HB 231 includes a property tax rebate on taxes paid in 2024. Someone who applied for the rebate also automatically qualifies for the homestead exemption built into the bill, a major piece of policy the governor has pushed.
The bill passed on a narrow 26-24 vote, with a single Democrat in opposition and nine Republicans in support.
Glimm’s comments echoed the sentiments expressed by Sen. Greg Hertz, R-Polson, and Senate President Matt Regier, R-Kalispell.
Hertz, Glimm and Reiger have all been in support of Senate Bill 90, which directs tourist dollars toward property tax rebates as part of their property tax solution. But they didn’t support HB 231.
In the final comment before bill carrier Sen. Dave Fern, D-Whitefish, closed on HB 231, Regier explained his reason — first to the legislature, and then to the people of Montana.
He noted to the legislature it was spending general fund money, which has been a common discussion point in the chamber. And then, saying he was speaking directly to the public, he said tax rates, especially for agricultural communities, were going to go up if House Bill 231 passed.
For second home properties and short term rentals, that increase could be over $300 million, according to a fiscal note for HB 231.
“There are a lot of options that actually do provide property tax relief,” Regier said. “This is not it.

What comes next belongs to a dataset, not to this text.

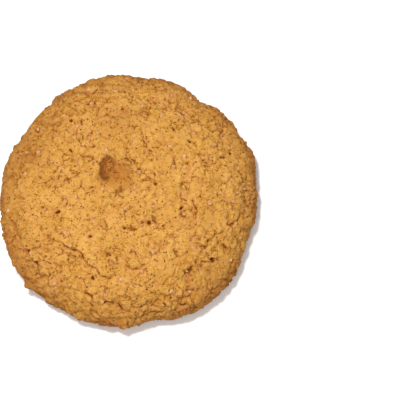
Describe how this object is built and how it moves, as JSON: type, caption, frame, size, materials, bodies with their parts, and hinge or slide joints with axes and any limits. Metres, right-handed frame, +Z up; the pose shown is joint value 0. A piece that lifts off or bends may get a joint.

So please, watch this vote, and hold those that vote for and against accountable.”
Fern, though, said the bill would provide middle-class property tax relief, saying that “for most folks, it will be a substantial tax decrease.”
He also pushed back on the idea second homes were a major issue, saying that when he knocked on doors during his campaign, “I’m going to guess 98% of them didn’t have second homes.”
However, Fern added HB 542 may end up being the vehicle for property tax relief and pointed to the urgency.
“Over the last couple sessions, we, the legislature and the Governor’s Office failed to deliver property taxes, and so it compounded,” Fern said on the floor. “Then we had a very volatile situation where appraisals and values went high. The system was not built to mitigate it in an easy way.”